Objective → Locate the line that contains "in imported if", then copy it and all later lines of the data below exactly, through the last one.
====== Provided data ======
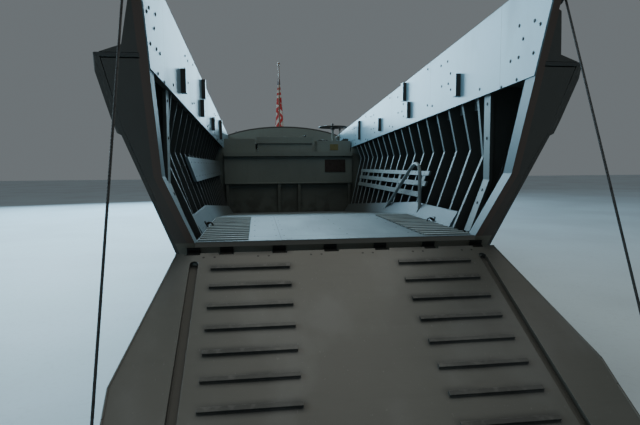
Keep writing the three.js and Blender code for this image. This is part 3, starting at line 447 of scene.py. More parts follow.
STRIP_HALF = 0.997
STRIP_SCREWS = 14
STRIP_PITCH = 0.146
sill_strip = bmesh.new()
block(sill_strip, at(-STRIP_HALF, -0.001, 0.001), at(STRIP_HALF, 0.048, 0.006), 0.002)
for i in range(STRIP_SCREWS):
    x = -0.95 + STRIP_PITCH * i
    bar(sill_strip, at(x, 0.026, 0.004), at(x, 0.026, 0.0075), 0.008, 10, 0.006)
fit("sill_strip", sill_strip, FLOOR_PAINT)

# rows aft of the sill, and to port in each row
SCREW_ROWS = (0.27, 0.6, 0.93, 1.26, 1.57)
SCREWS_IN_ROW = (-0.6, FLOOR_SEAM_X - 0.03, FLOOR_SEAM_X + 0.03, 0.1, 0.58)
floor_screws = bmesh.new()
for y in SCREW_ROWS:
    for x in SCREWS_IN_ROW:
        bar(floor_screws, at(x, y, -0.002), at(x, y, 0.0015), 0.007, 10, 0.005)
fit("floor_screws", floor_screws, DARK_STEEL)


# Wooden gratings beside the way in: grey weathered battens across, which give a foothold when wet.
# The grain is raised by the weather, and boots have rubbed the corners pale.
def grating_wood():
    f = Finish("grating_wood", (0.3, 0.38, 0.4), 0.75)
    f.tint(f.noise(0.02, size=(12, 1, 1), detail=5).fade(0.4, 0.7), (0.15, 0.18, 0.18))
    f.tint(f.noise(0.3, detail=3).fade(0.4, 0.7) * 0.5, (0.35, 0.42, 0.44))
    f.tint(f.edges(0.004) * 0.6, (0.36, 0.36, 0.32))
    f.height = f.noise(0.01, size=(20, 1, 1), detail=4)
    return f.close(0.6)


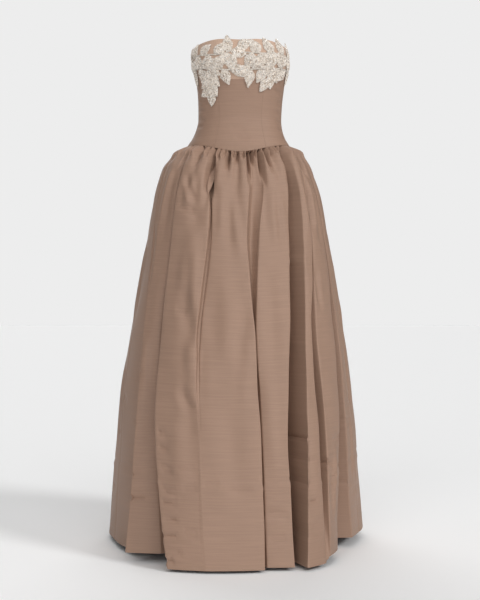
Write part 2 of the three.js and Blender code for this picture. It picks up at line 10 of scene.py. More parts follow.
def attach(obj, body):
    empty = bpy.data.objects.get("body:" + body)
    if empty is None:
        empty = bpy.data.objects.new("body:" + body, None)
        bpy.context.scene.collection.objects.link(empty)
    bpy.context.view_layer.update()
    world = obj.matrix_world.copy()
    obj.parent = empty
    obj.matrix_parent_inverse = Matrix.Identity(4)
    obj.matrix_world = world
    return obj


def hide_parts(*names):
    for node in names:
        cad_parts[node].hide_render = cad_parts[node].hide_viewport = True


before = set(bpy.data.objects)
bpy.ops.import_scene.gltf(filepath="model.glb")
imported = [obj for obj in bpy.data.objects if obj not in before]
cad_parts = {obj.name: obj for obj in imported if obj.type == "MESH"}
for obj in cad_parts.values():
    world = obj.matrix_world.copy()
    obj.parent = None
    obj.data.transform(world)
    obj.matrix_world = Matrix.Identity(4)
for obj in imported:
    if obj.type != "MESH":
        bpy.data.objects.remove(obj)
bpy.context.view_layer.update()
======
Final result →
cad_parts = {obj.name: obj for obj in imported if obj.type == "MESH"}
for obj in cad_parts.values():
    world = obj.matrix_world.copy()
    obj.parent = None
    obj.data.transform(world)
    obj.matrix_world = Matrix.Identity(4)
for obj in imported:
    if obj.type != "MESH":
        bpy.data.objects.remove(obj)
bpy.context.view_layer.update()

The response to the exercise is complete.